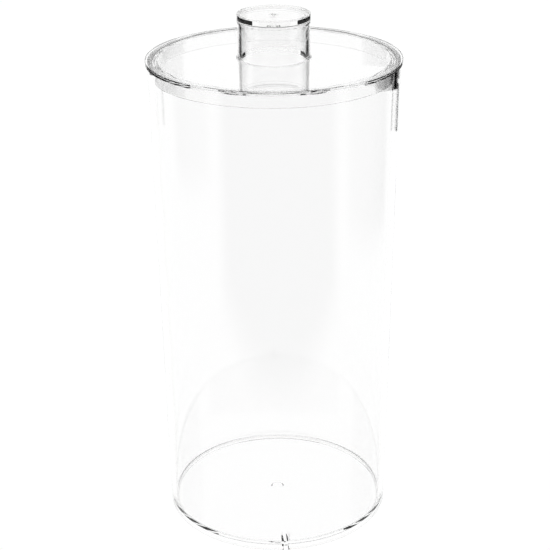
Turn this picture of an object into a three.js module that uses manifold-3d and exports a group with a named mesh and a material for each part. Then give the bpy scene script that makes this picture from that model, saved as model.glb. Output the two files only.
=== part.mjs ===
// Clear moulded display and specimen jar: a tall, slightly tapered jar body on a low foot ring, and a
// lift-off lid whose plug skirt drops inside the mouth and whose hollow knob is moulded in one with it.
// Millimetres, +Z up, origin at the centre of the foot ring, on the surface that the jar stands on.

import * as THREE from 'three';
import { mergeVertices } from 'three/addons/utils/BufferGeometryUtils.js';
import Module from 'manifold-3d';

const wasm = await Module();
wasm.setup();

// ---- driving dimensions -------------------------------------------------------------------------

const segments = 72; // facets round every turned surface
const arc_steps = 4; // facets across a rounded corner

const jar = {
  rim_height: 234.15, // the rim plane, where the lid's flange rests
  rim_radius: 59.0, // outside, at the rim
  rim_corner: 1.0, // lead-in inside the mouth
  base_radius: 56.0, // outside, just above the foot: the side wall has moulding draft
  wall: 2.5,
  foot_height: 2.9, // the floor's underside stands this far off the table
  foot_inner_radius: 53.5, // the foot ring carries the side wall on below the floor
  foot_corner: 1.2, // outside corner of the foot
  foot_inner_corner: 0.8,
  floor_top: 4.1,
  floor_corner: 1.5, // inside corner between floor and wall
};

const notch = { width: 2.4, height: 2.9 }; // drain notch through the foot ring, at the front

const gate_dimple = { radius: 3.3, depth: 0.4, slope: 0.4 }; // in the middle of the floor's underside

const lid = {
  thickness: 1.85, // plate and flange
  flange_radius: 60.0,
  skirt_outer_radius: 55.9,
  skirt_draft: 0.1, // each side of the skirt draws in this much towards its lower edge
  skirt_wall: 1.3,
  skirt_corner: 0.3, // inside, where the skirt meets the plate
  skirt_depth: 6.45, // below the rim plane
};

const knob = {
  height: 20.5, // above the lid plate
  cap_radius: 17.15,
  cap_height: 4.4, // the cap's side is a shallow band, this high, that stands proud of the tube
  tube_top_radius: 16.65,
  tube_root_radius: 17.0,
  root_fillet: 0.8,
  bore_top_radius: 15.2,
  bore_mouth_radius: 15.35,
  bore_depth_below_top: 3.05, // from the knob's top down to the ceiling of its hollow
  bore_corner: 1.2,
  rim_width: 1.05, // raised rim round the recess in the cap's top
  recess_depth: 0.85,
};

const gate_well = { radius: 2.2, depth: 0.9, slope: 0.4 }; // sunk spot in the middle of the recess
const gate_nub = { radius: 0.8, height: 1.5 }; // moulding vestige that stands in the well

// ---- worked-out levels --------------------------------------------------------------------------

const lid_top = jar.rim_height + lid.thickness;
const knob_top = lid_top + knob.height;
const cap_bottom = knob_top - knob.cap_height;
const bore_ceiling = knob_top - knob.bore_depth_below_top;
const recess_floor = knob_top - knob.recess_depth;
const well_floor = recess_floor - gate_well.depth;
const recess_radius = knob.cap_radius - knob.rim_width;
const skirt_bottom = jar.rim_height - lid.skirt_depth;
const skirt_inner_radius = lid.skirt_outer_radius - lid.skirt_wall;
const dimple_top = jar.foot_height + gate_dimple.depth;

// ---- helpers ------------------------------------------------------------------------------------

const point = (radius, height) => new THREE.Vector2(radius, height);

// Points of a quarter circle from start_degrees, turning by turn_degrees, round (radius, height).
function quarter(radius, height, size, start_degrees, turn_degrees) {
  const points = [];
  for (let step = 0; step <= arc_steps; step += 1) {
    const angle = THREE.MathUtils.degToRad(start_degrees + (turn_degrees * step) / arc_steps);
    points.push(point(radius + size * Math.cos(angle), height + size * Math.sin(angle)));
  }
  return points;
}

// A solid of revolution about Z. The outline runs anticlockwise round the material, axis to axis.
function turned(outline) {
  const geometry = new THREE.LatheGeometry(outline, segments);
  geometry.rotateX(Math.PI / 2);
  return geometry;
}

function to_manifold(geometry) {
  const bare = geometry.clone();
  bare.deleteAttribute('normal');
  bare.deleteAttribute('uv');
  const merged = mergeVertices(bare);
  return new wasm.Manifold(new wasm.Mesh({
    numProp: 3,
    vertProperties: new Float32Array(merged.attributes.position.array),
    triVerts: new Uint32Array(merged.index.array),
  }));
}

function to_geometry(manifold) {
  const mesh = manifold.getMesh();
  const geometry = new THREE.BufferGeometry();
  geometry.setAttribute('position', new THREE.BufferAttribute(mesh.vertProperties, 3));
  geometry.setIndex(new THREE.BufferAttribute(mesh.triVerts, 1));
  geometry.computeVertexNormals();
  return geometry;
}

// ---- jar body -----------------------------------------------------------------------------------

function jar_geometry() {
  const inner_base_radius = jar.base_radius - jar.wall;
  const inner_rim_radius = jar.rim_radius - jar.wall;
  const foot_corner_radius = jar.base_radius - jar.foot_corner;
  const floor_corner_radius = inner_base_radius - jar.floor_corner;
  const outline = [
    point(0, dimple_top),
    point(gate_dimple.radius - gate_dimple.slope, dimple_top),
    point(gate_dimple.radius, jar.foot_height),
    point(jar.foot_inner_radius, jar.foot_height),
    ...quarter(
      jar.foot_inner_radius + jar.foot_inner_corner,
      jar.foot_inner_corner,
      jar.foot_inner_corner,
      180,
      90,
    ),
    ...quarter(foot_corner_radius, jar.foot_corner, jar.foot_corner, -90, 90),
    point(jar.rim_radius, jar.rim_height),
    ...quarter(
      inner_rim_radius + jar.rim_corner,
      jar.rim_height - jar.rim_corner,
      jar.rim_corner,
      90,
      90,
    ),
    ...quarter(floor_corner_radius, jar.floor_top + jar.floor_corner, jar.floor_corner, 0, -90),
    point(0, jar.floor_top),
  ];
  const through = 2; // the cutter runs this far past the ring on each side and below
  const cutter_length = jar.base_radius - jar.foot_inner_radius + 2 * through;
  const cutter = new THREE.BoxGeometry(notch.width, cutter_length, notch.height + through);
  cutter.translate(
    0,
    -(jar.base_radius + jar.foot_inner_radius) / 2,
    (notch.height - through) / 2,
  );
  return to_geometry(to_manifold(turned(outline)).subtract(to_manifold(cutter)));
}

// ---- lid ----------------------------------------------------------------------------------------

function lid_geometry() {
  const bore_corner_radius = knob.bore_top_radius - knob.bore_corner;
  const outline = [
    point(0, bore_ceiling),
    ...quarter(bore_corner_radius, bore_ceiling - knob.bore_corner, knob.bore_corner, 90, -90),
    point(knob.bore_mouth_radius, jar.rim_height),
    ...quarter(
      skirt_inner_radius - lid.skirt_corner,
      jar.rim_height - lid.skirt_corner,
      lid.skirt_corner,
      90,
      -90,
    ),
    point(skirt_inner_radius + lid.skirt_draft, skirt_bottom),
    point(lid.skirt_outer_radius - lid.skirt_draft, skirt_bottom),
    point(lid.skirt_outer_radius, jar.rim_height),
    point(lid.flange_radius, jar.rim_height),
    point(lid.flange_radius, lid_top),
    ...quarter(
      knob.tube_root_radius + knob.root_fillet,
      lid_top + knob.root_fillet,
      knob.root_fillet,
      -90,
      -90,
    ),
    point(knob.tube_top_radius, cap_bottom),
    point(knob.cap_radius, cap_bottom),
    point(knob.cap_radius, knob_top),
    point(recess_radius, knob_top),
    point(recess_radius, recess_floor),
    point(gate_well.radius, recess_floor),
    point(gate_well.radius - gate_well.slope, well_floor),
    point(gate_nub.radius, well_floor),
    point(0, well_floor + gate_nub.height),
  ];
  return turned(outline);
}

// ---- materials and assembly ---------------------------------------------------------------------

function clear_plastic(name, colour) {
  const material = new THREE.MeshStandardMaterial({ color: colour, roughness: 0.05, metalness: 0 });
  material.name = name;
  material.transparent = true;
  material.opacity = 0.25;
  return material;
}

function named_mesh(name, geometry, material) {
  const mesh = new THREE.Mesh(geometry, material);
  mesh.name = name;
  return mesh;
}

const group = new THREE.Group();
group.add(named_mesh('jar_body', jar_geometry(), clear_plastic('clear_jar_plastic', 0xf4f6f7)));
group.add(named_mesh('lid', lid_geometry(), clear_plastic('clear_lid_plastic', 0xf2f4f6)));

export default group;
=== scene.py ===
"""Looks of the clear moulded specimen jar: both mouldings, their plastic, the stage and the camera."""

import math

import bpy
from mathutils import Matrix, Vector


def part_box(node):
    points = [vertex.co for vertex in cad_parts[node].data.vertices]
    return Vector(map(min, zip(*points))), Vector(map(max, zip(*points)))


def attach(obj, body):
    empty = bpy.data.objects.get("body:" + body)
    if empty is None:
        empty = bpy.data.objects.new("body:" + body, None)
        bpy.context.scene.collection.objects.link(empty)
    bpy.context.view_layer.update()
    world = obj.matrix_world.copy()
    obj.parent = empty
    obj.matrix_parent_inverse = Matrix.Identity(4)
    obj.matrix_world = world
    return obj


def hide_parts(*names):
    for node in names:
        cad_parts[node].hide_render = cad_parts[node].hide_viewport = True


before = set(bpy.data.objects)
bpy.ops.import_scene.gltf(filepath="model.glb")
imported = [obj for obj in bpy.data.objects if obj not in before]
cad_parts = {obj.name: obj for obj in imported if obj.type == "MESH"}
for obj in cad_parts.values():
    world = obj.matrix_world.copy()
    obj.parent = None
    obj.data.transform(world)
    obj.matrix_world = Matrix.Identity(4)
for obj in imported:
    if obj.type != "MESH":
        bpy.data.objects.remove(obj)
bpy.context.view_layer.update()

# ---- driving dimensions, in millimetres as the design has them ------------------------------------

MM = 0.001
_, jar_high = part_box("jar_body")
lid_low, lid_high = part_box("lid")
RIM_Z = jar_high[2] / MM
RIM_RADIUS = jar_high[0] / MM
FLANGE_RADIUS = lid_high[0] / MM
KNOB_TOP_Z = lid_high[2] / MM
SKIRT_BOTTOM_Z = lid_low[2] / MM

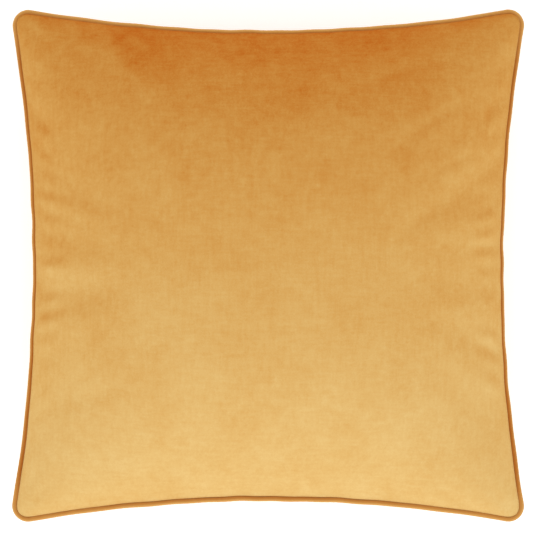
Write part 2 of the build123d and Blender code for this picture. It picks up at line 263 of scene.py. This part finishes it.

□ □ □ □ □

Aim> Copy out only the lines above from the one with "function named_mesh(name, geometry, material)" to the one with "bpy.context.scene.collection.objects.link(empty)", inclusive, exactly as they stand.

Full response>
function named_mesh(name, geometry, material) {
  const mesh = new THREE.Mesh(geometry, material);
  mesh.name = name;
  return mesh;
}

const group = new THREE.Group();
group.add(named_mesh('jar_body', jar_geometry(), clear_plastic('clear_jar_plastic', 0xf4f6f7)));
group.add(named_mesh('lid', lid_geometry(), clear_plastic('clear_lid_plastic', 0xf2f4f6)));

export default group;
=== scene.py ===
"""Looks of the clear moulded specimen jar: both mouldings, their plastic, the stage and the camera."""

import math

import bpy
from mathutils import Matrix, Vector


def part_box(node):
    points = [vertex.co for vertex in cad_parts[node].data.vertices]
    return Vector(map(min, zip(*points))), Vector(map(max, zip(*points)))


def attach(obj, body):
    empty = bpy.data.objects.get("body:" + body)
    if empty is None:
        empty = bpy.data.objects.new("body:" + body, None)
        bpy.context.scene.collection.objects.link(empty)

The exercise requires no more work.